The art milieu during the 1960s was undergoing a premonition of an outbreak, which resulted in a tremendous step towards modernism. It was due to the fact that in the sixties a new generation of artists had just returned home after studying abroad in various countries. In addition, the Academy of Fine Arts in Baghdad made contract with two Polish professors and one Yugoslav, who, at the same time, were competent painters devoted entirely to abstract painting. Therefore they were quite considerate with regards to orienting the interest of their students towards new trends in art.

Ali Talib was among those students who found himself extremely enthusiastic in breaking out with conventional means of expression. Therefore, he, with other colleagues formed a group called the "Innovators" and they held their first exhibition in Baghdad in 1965. In the following year (1966)(while they were still students) they held their second and last exhibition also in Baghdad. The works exhibited clearly indicated their adherence to modern styles. They were also concerned in developing their technicalities through finding a new media and delivering themselves from being confined to any particular media. Thus most of their composition were characterized with either symbolic contents or pure abstractions.

The early works of Ali Talib tended to reflect detailed elements of different nature referring more or less to his own conception of reality in its apparent and hidden aspects. The mystery that lied beneath his creatures, forms, and things was not simply reflected in the tonalities of his translucent monochromes but also in the skeptical quality characterizing them. This dreamlike representations which Ali Talib used to show in his paintings during the period that followed his graduation in 1966 lasted until the mid of the 1970s where he used to live in Basra.

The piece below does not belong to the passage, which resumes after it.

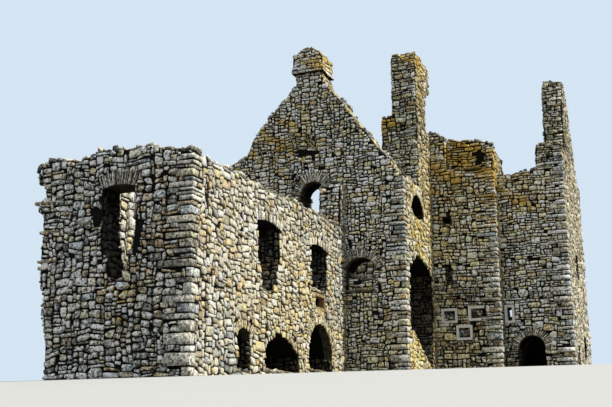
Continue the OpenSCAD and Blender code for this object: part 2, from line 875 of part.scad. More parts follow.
module block_front_wall() {
    color([0.45, 0.44, 0.4]) difference() {
        across(block_y, tower_t) difference() {
            polygon(concat([[plan_w, 0], [turret_x2, 0]],
                broken([turret_x2, block_head], [right_x - step_left, block_head + step_rise], 4, ruin / 2),
                [[right_x - step_right, shoulder_h], [plan_w, shoulder_h]]));
            cellar_arch_shape();
        }
        across(block_y - past, ring_d + past)
            arch_seat(turret_x2 + cellar_arch_x, cellar_arch_w, cellar_arch_crown, cellar_rise);
        slit_across(slit_x, block_y, tower_t, slit_z, slit_w, slit_h, slit_splay);
        across(block_y - past, margin_d + past) slit_band();
    }
}

module slit_band() {
    frame_band(slit_x - slit_w / 2, slit_z, slit_w, slit_h, margin_w);
}

module slit_margin() {
    color([0.7, 0.66, 0.56]) across(block_y - margin_out, margin_d + margin_out) slit_band();
}

module cellar_arch_ring() {
    color([0.5, 0.48, 0.42])
        ring_across(block_y, turret_x2 + cellar_arch_x, cellar_arch_w, cellar_arch_crown, cellar_rise);
}

// Broken front edge of the right gable: distance behind the block's inner face, and height over the shoulder
gable_step = [[350, 100], [600, 1900]];
// Its top: distances behind the inner face, and drops from the highest point
gable_crest = [[950, 300], [1900, 0]];
gable_fall = [2600, 900];
// How far the low window's far side stands off the back wall
low_window_off = 900;
// Its openings: distance behind the inner face, sill, width and height
gable_door = [200, 800, 1000, 1770];
gable_high_window = [1900, 6400, 1500, 1330];
low_window_w = 1500;
gable_low_window = [back_y - block_in_y - low_window_off - low_window_w, 1950, low_window_w, 1350];

// Over the shoulder its inside is set back by this much
gable_thinned = 260;

module right_gable_wall() {
    color([0.75, 0.7, 0.56]) difference() {
        along(right_x, tower_t) right_gable_shape();
        translate([right_x - past, block_in_y - past, shoulder_h])
            cube([gable_thinned + past, back_y - block_in_y + 2 * past, right_gable_top - shoulder_h + past]);
    }
}

module right_gable_shape() {
    difference() {
        polygon(concat(
            [[back_y, 0], [block_in_y, 0], [block_in_y, shoulder_h]],
            [for (p = gable_step) [block_in_y + p[0], shoulder_h + p[1]]],
            [for (p = gable_crest) [block_in_y + p[0], right_gable_top - p[1]]],
            broken([block_in_y + gable_fall[0], right_gable_top - gable_fall[1]], [back_y, far_h], 6)));
        for (w = [gable_door, gable_low_window, gable_high_window])
            translate([block_in_y + w[0], w[1]]) square([w[2], w[3]]);
    }
}

// Puts the plan's centre at the origin
module site() {
    translate([-plan_w / 2, -plan_len / 2, 0]) children();
}

site() wing_end_wall();
site() wing_end_lintel();
site() wing_long_wall_ground();
site() wing_long_wall_upper();
site() wing_stub();
site() wing_left_wall();
site() wing_vault();
site() wing_arch_ring();
site() wing_door_ring();
site() small_window_margin();
site() gable_wall();
site() gable_window_ring();
site() hall_window_ring();
site() hall_window_blocking();
site() roof_drip_course();
site() gable_chimney();
site() gable_chimney_head();
site() side_wall_ground();
site() side_wall_upper();
site() side_chimney();
site() side_chimney_head();
site() side_chimney_flue();
site() tower_left_wall();
site() tower_back_wall();
site() left_vault();
site() back_vault();
site() turret_front_wall();
site() turret_left_wall();
site() turret_right_wall();
site() turret_back_wall();
site() panel_frame_left();
site() panel_frame_right();
site() panel_frame_low();
site() block_front_wall();
site() cellar_arch_ring();
site() slit_margin();
site() right_gable_wall();
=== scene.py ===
# A ruined castle keep: rubble laid stone by stone over the fixed frame, with dressed margins,
# arch stones and quoins. Metres, +Z up; the wing's front faces -Y and its long wall faces +X.
import math

import bpy
import numpy as np
from mathutils import Euler, Matrix, Vector
from mathutils.bvhtree import BVHTree


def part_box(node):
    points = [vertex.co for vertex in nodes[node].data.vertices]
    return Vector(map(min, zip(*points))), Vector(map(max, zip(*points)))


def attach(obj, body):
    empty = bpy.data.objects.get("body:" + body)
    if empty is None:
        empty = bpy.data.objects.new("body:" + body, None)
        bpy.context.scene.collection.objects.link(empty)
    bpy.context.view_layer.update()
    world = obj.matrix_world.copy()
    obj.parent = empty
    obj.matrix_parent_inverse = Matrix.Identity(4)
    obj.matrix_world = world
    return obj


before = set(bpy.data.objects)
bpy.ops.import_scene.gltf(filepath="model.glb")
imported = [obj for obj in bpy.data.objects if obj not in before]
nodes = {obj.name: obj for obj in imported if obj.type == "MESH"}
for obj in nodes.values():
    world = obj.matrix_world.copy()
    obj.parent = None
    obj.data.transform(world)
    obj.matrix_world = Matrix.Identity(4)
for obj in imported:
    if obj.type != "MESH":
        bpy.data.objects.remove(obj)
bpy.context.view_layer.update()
rng = np.random.default_rng(1540)


def put(name, data):
    """A new object of the scene."""
    thing = bpy.data.objects.new(name, data)
    bpy.context.scene.collection.objects.link(thing)
    return thing


# Materials

ROUGHNESS = 0.92
SHINE = 0.2
# Patterns: the noise's scale, detail and roughness
BLOTCHES = (9.0, 4.0, 0.65)
SPECKLES = (22.0, 4.0, 0.68)
CRUST = (7.0, 5.0, 0.7)
SLOW_WEATHER = (0.6, 3.0, 0.6)
LICHEN_PATCHES = (8.0, 6.0, 0.75)
PITS = (15.0, 4.0, 0.7)
LUMPS = (6.0, 6.0, 0.7)
GRIT = (30.0, 4.0, 0.6)
# Where the noise is a pattern's edge
CRUST_EDGE = (0.54, 0.58)
LICHEN_EDGE = (0.70, 0.73)
PIT_EDGE = (0.37, 0.43)
LUMP_EDGE = (0.35, 0.7)
# Factors on the colour: the noise's range and the factor's
BLOTCH_TONES = (0.38, 0.62, 0.04, 2.1)
SPECKLE_TONES = (0.34, 0.64, 0.35, 1.6)
WEATHER_TONES = (0.35, 0.65, 0.7, 1.42)
GRIT_TONES = (0.3, 0.7, 0.5, 1.2)
# How strongly each pattern shows
CRUST_SHARE = 0.8
SPECKLE_SHARE = 0.85
LICHEN_SHARE = 0.9
PIT_SHARE = 0.9
PIT_TONE = 0.05
GRIT_SHARE = 0.7
# Bumps: the shares of the coarse and the fine pattern, and their height in metres
STONE_BUMPS = (0.6, 0.4, 0.03)
CORE_BUMPS = (0.6, 0.3, 0.05)
# No stone is paler than this, on little mottled walls, which mostly face the key light, and on fully mottled
# ones: lower in sun than in shade, lit and shaded copies
BRIGHTEST = (0.75, 0.98)
MOTTLING = (0.4, 1.0)
PALE_LICHEN = (0.80, 0.785, 0.66)
ORANGE_LICHEN = [(0.40, (0.231, 0.133, 0.014)), (0.50, (0.66, 0.38, 0.04)), (0.60, (1.0, 0.66, 0.05))]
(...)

In Basra he formed a group called "The Shadow" with other colleague artists there; the members of the group who believed that art is a reflection of reality; art is the shadow of reality, held their exhibition in Baghdad in 1970, but the group did not last long. Soon Ali Talib found himself out and held one man show in Baghdad in 1976 where a radical change in his style seemed to appear displaying a completely new approach towards performing his expressive language of symbolic nature. Although his painting maintained its basic character as a work motivated from an inner world reflecting the intensity of his mind as well as emotions, his new work has shown there revealed a more organized setting quite economic in content as well as colour.

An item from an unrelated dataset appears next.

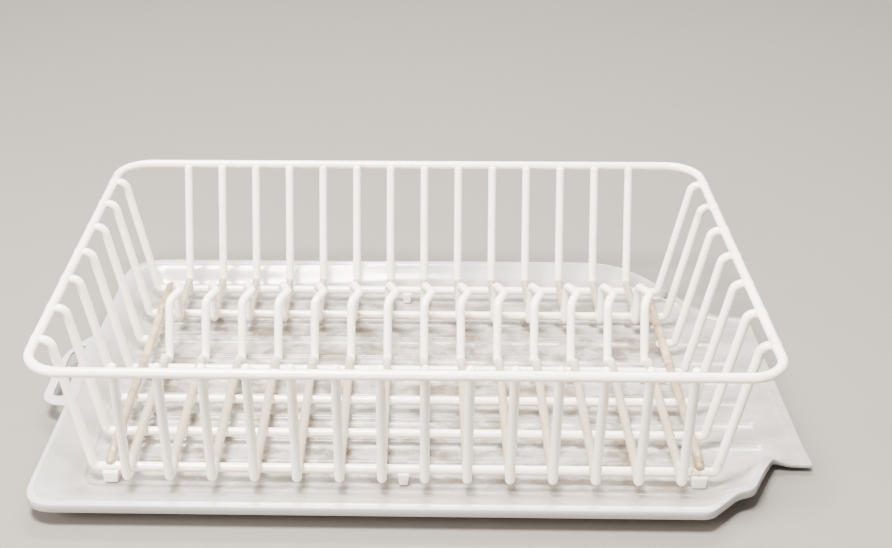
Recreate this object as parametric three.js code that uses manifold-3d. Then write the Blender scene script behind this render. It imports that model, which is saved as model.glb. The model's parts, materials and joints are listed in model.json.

In his exhibition of 1976 the impact of drama seemed to assume theatrical form. Faces, masked or deformed were reflected in an atmosphere of stage design where the light allowed the spectator to get involved with the intriguing characters that emerged form the darkness of their surroundings. Such approach remained to be one of the basic characteristics in the art of Ali Talib and although his paintings vary in their degree of intensity, they always hold back their own mystery and it is in this ambiguity that the charm of his art lays.

In his recent works, his figures seem to be reflected otherwise, they appear in a spacious surrounding, where extensive plains infinitely move in the depth. Now a balance has been maintained between the volume, represented usually in the human figure, against an unlimited space. The theatrical scene moved outdoor and the colours assuming more eloquent nature, serve to ascertain the emotional intensity.

The young boy, who used to draw his fears and sufferings on the wall, is still performing the same act. His canvas holds his unspeakable agonies and intellectual concerns yet it maintains his secrets allowing simply a small part of it to reveal the rest is underlined deep in the conscious of both the artist and the spectator.

* May Mudhaffer is a Poet and Art Critic. The article was published in (Gilgamesh) Magazine, Baghdad, No. 3, 1988.